Research in Developmental Cell shows that TIN2 preferentially binds to TRF1 and prevents Fbx4-mediated degradation.

Researchers have identified a cellular interaction that could hint at new approaches to blocking the cell-immortalizing effects of telomerase in cancer. The team, led by investigators at the University of Michigan Comprehensive Cancer Center, have found that a protein known as TIN2 overrides the trigger that allows telomerase to keep lengthening telomeres in cancer cells.

Their results are published in Developmental Cell in a paper titled “Structural Basis of Selective Ubiquitination of TRF1 by SCFFBx4.”  

The enzyme telomerase is a key player in the process that controls the lengths of telomeres at the ends of chromosomes, explain Ming Lei Ph.D., assistant professor of biological chemistry at the University of Michigan Medical School, and colleagues. In normal cells telomerase is kept in control by a protein known as TRF1. However, another protein, Fbx4, can bind to and degrade TRF1, giving telomerase free rein to continue lengthening the telomeres, essentially keeping them immortal.

The team has now identified a third protein called TIN2 that also interacts with TRF1 and appears to regulate the recognition of TRF1 by Fbx4. By binding to TRF1, TIN2 essentially prevents the Fbx4 interaction that leads to loss of telomerase control.
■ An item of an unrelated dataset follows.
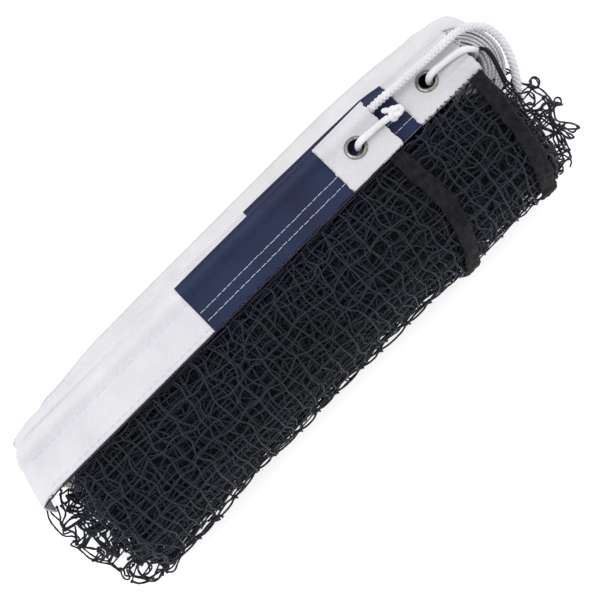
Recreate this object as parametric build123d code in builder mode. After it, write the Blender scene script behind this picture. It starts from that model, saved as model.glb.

Their research suggests that even in cases where both Fbx4 and TIN2 are present, TIN2 still dominates and binds to TRF1 first.

“In 90 percent of cancers, no matter what caused the cancer to form, it needs telomerase activity to maintain the cell,” Dr. Lei points out. “Without telomerase, the cell will die. Our work is key to understanding a detailed mechanism for how these molecules interact and how to design a drug to block Fbx4.” The researchers are now at the early stages of looking for peptides that mimic the ability of TIN2 to bind to TRF1.